I’m sorry I showed my girls (yes, the 17-year old was getting a glass too) the champagne, how that crinkly white foil top peaked (still peaks) up over the milk jug, how I winked when I said, “That’s for later when we toast the first woman President.”

That night, a week ago, as the bottle of champagne got farther and farther away from our reality, my girls and I tried to smile. We said things like, “Ohio will go our way–it just takes a while.” or “Michigan is blue. No worries.” or “We can win this without Florida.”

I’m sorry we weren’t prepared. I’m sorry that contrary to everything I believe, love didn’t trump fear, that fear and hate and anger and displacement trumped love. I’m sorry we didn’t drink the damned champagne.

I’m sorry I do not yet feel like getting to work, do not feel like bucking up or getting with the program. I’m sorry that Hillary conceded and that the media got on board with nary a word to the appalling lack of experience Mr. Trump possesses. I’m sorry that the KKK has planned a rally for December 3 to celebrate. Sorry that Steve Bannon will be a chief strategist in this new administration. Sorry that everyone seems to believe we just need to get together behind Mr. Trump as if the republicans haven’t played obstructionist politics for the last 8 years. We haven’t had a full Supreme Court for months!

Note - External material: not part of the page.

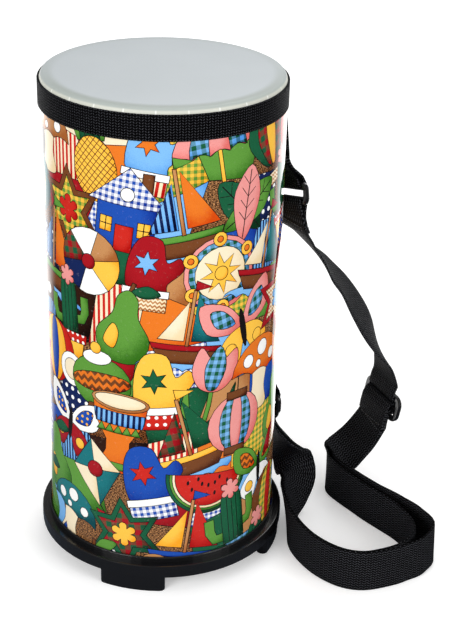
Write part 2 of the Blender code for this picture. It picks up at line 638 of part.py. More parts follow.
def strap_path(strip):
    """Path of the one length of webbing: sewn round the upper loop, over the slider's middle bar,
    down to the lower loop, round it and back up, and sewn round the slider's middle bar."""
    middle = strip.nearest(SLIDER_AT)
    end = strip.length
    clear = SLIDER_THICKNESS / 2 + TOUCH + WEBBING_THICKNESS / 2
    bar = SLIDER_MIDDLE_BAR / 2 + TOUCH + WEBBING_THICKNESS / 2
    slot = SLIDER_MIDDLE_BAR / 2 + SLIDER_SLOT - TOUCH - WEBBING_THICKNESS / 2
    over = SLIDER_REACH - MM
    gaps = [(strip.nearest(Vector(p) * MM), half * MM) for p, _, half in DOUBLED_RUN]
    gaps += [(end - FOLD_TAPER, LAYER / 2), (end, FOLD_RADIUS)]

    def half_gap(s):
        spots = [(middle + over, LAYER / 2)] + gaps
        for (one, a), (two, b) in zip(spots, spots[1:]):
            if s <= two:
                return a + (b - a) * smooth_step((s - one) / (two - one))
        return FOLD_RADIUS

    def single(s):
        leave = 1 - smooth_step((s - SEWN_END) / FOLD_TAPER)
        arrive = smooth_step((s - middle + over + 3 * FOLD_TAPER) / (3 * FOLD_TAPER))
        return fold_height(s) * leave + clear * arrive

    def settle(s):
        return 1 - smooth_step((s - middle - over) / (4 * FOLD_TAPER))

    def running(s):
        return -half_gap(s) + (clear + LAYER / 2) * settle(s)

    def returning(s):
        return half_gap(s) + (clear + LAYER * 1.5) * settle(s)

    def shifted(points):
        return [(middle + s, height) for s, height in points]

    crossing = [(-over, clear), (-slot - CROSSING_SLANT, clear), (CROSSING_LEAN - slot, -clear - LAYER),
                (slot - CROSSING_LEAN, -clear - LAYER), (slot + CROSSING_SLANT, clear), (over, clear)]
    wrap = [(over, clear + 2 * LAYER), (bar - WRAP_CORNER / 2, clear + 2 * LAYER),
            (-bar, clear + WRAP_CORNER), (-bar, -clear), (bar, -clear), (bar, clear + LAYER),
            (over, clear + LAYER)]
    path = run_path(SEWN_END, 0, lambda s: -fold_height(s), FINE_STEP) + fold_path(0, -1, -1)
    path += run_path(0, middle - over, single)[:-1]
    path += shifted(rounded_path(crossing, CROSSING_ROUND))
    path += run_path(middle + over, end, running)[1:] + fold_path(end, -1, 1)
    path += run_path(end, middle + over, returning)[:-1]
    path += shifted(rounded_path(wrap, WRAP_ROUND))
    return path + run_path(middle + over, middle + over + SEWN_END / 2, lambda s: running(s) + LAYER)[1:]


def make_strap(finish):
    strip = strap_strip()
    return webbing("shoulder_strap", strip, strap_path(strip), finish)


def plate_outline(half_width, half_height, corner):
    outline = []
    for side, depth, start in ((1, 1, 0), (-1, 1, 90), (-1, -1, 180), (1, -1, 270)):
        centre = (side * (half_width - corner), depth * (half_height - corner))
        outline += arc(centre, corner, start, start + 90, 5)
    return outline


def plate(name, outline, thickness):
    """Flat plate of an outline of (x, y) points, centred on z = 0."""
    bm = bmesh.new()
    face = bm.faces.new([bm.verts.new((x, y, -thickness / 2)) for x, y in outline])
    raised = bmesh.ops.extrude_face_region(bm, geom=[face])["geom"]
    top = [item for item in raised if isinstance(item, bmesh.types.BMVert)]
    bmesh.ops.translate(bm, verts=top, vec=(0, 0, thickness))
    return mesh_from(bm, name)


def make_slider(finish):
    """Three-bar slider: a rounded plate with two slots, where the webbing lies at the far end."""
    frame = slider_frame() @ Matrix.Translation((-SLIDER_SHIFT, 0, 0))
    slot_width = WEBBING_WIDTH / 2 + SLIDER_SLACK
    half_height = SLIDER_MIDDLE_BAR / 2 + SLIDER_SLOT + SLIDER_BAR
    outline = plate_outline(slot_width + SLIDER_SIDE, half_height, SLIDER_CORNER)
    slider = add_object("strap_slider", plate("strap_slider", outline, SLIDER_THICKNESS), finish, frame)
    edge = slider.modifiers.new("soft_edge", "BEVEL")
    edge.width = SLIDER_EDGE
    edge.segments = 2
    edge.limit_method = "ANGLE"
    edge.angle_limit = radians(60)
    for side, name in ((1, "upper_slot"), (-1, "lower_slot")):
        slot = plate(name, plate_outline(slot_width, SLIDER_SLOT / 2, MM), 3 * SLIDER_THICKNESS)
        offset = Matrix.Translation((0, side * (SLIDER_MIDDLE_BAR + SLIDER_SLOT) / 2, 0))
        add_boolean(slider, name, slot, frame @ offset, "DIFFERENCE")
    return slider


def main():
    reset_scene()
    fibre = material("fibre_tube", (0.62, 0.52, 0.38), 0.8)
    print_sheet = material("printed_sheet", (0.55, 0.16, 0.10), 0.12)
    film = material("head_film", (0.62, 0.68, 0.70), 0.4)
    woven = material("woven_black", (0.012, 0.012, 0.014), 0.8)
    moulded = material("moulded_black", (0.015, 0.016, 0.018), 0.35)
    steel = material("plated_steel", (0.55, 0.55, 0.55), 0.3, 1.0)
    make_shell(fibre)
    make_wrap(print_sheet)
    make_head(film)
    make_band(woven)
    make_foot_ring(moulded)
    for prefix, tab in (("upper", UPPER_TAB), ("lower", LOWER_TAB)):
        make_tab(prefix + "_tab", tab, woven)
        make_loop(prefix + "_loop", tab, moulded)
        make_screw(prefix + "_tab", tab, steel)
    make_slider(moulded)
    make_strap(woven)


main()
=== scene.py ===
"""Looks of the conga drum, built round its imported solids."""
from math import ceil, cos, hypot, pi, radians, sin
from random import Random

import bmesh
import bpy
from mathutils import Matrix, Vector
from mathutils.geometry import delaunay_2d_cdt


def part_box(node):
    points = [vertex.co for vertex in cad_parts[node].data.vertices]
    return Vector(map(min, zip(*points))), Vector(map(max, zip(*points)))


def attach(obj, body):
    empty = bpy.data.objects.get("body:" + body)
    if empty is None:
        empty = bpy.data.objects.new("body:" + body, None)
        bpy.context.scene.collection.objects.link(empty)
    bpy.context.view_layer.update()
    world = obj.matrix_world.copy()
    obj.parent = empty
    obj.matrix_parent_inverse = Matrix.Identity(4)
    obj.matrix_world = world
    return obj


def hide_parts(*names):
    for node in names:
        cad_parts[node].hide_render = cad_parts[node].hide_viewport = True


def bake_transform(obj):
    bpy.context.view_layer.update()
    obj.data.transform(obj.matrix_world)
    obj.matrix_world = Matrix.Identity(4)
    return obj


MM = 0.001
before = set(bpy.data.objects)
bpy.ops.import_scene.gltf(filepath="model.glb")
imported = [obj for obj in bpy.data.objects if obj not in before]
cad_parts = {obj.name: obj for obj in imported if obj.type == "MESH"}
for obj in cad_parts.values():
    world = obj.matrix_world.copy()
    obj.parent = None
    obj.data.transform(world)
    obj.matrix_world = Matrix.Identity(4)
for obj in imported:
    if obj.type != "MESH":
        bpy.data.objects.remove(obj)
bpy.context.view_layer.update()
scene = bpy.context.scene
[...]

I’m sorry that when my husband pulled the Clinton/Kaine sign from our yard, all I could muster was a bitter laugh and another deluge of tears. I’m scared and angry and I’m so fucking sorry that anger won’t save the day and that the electoral college won’t save our country. Did I mention that Hillary won the popular vote?

Here’s something else I did–I appropriated my daughters’ grief.  You see, I felt so damn dumb, so tricked, so ridiculously naive. I remembered how I sauntered home with that champagne on my back, how cool and sure I’d been.

 

“I’m so sorry,” I cried.

“Sorry for what?” they asked.

“Sorry for teaching you to believe, for letting you believe we could win this thing.” Yes, I really said that. I may have been feeling a teensy bit sorry for myself, maybe even wallowing. Okay, for sure wallowing.

If I can blame myself for their disappointments, their sadnesses I will. It’s my MO. After all, blame is a pretty good insulator. If I’m all pissed off at myself for failing my kids, then I’m not spending a lot of time feeling their pain, or my own.

They set me straight pretty quick-like. “Don’t be sorry, Mom,” they said. “You didn’t let us believe in anything.” They didn’t say dumb-ass, but I’m pretty sure they were thinking it.

They already know I’m not the fairy godmother of happiness and well-being and safety. They already know that pain and grief and anger are handy emotions to harness when change is necessary. And it’s more necessary now than ever.

I’m pretty sure it’s time to crack open that champagne.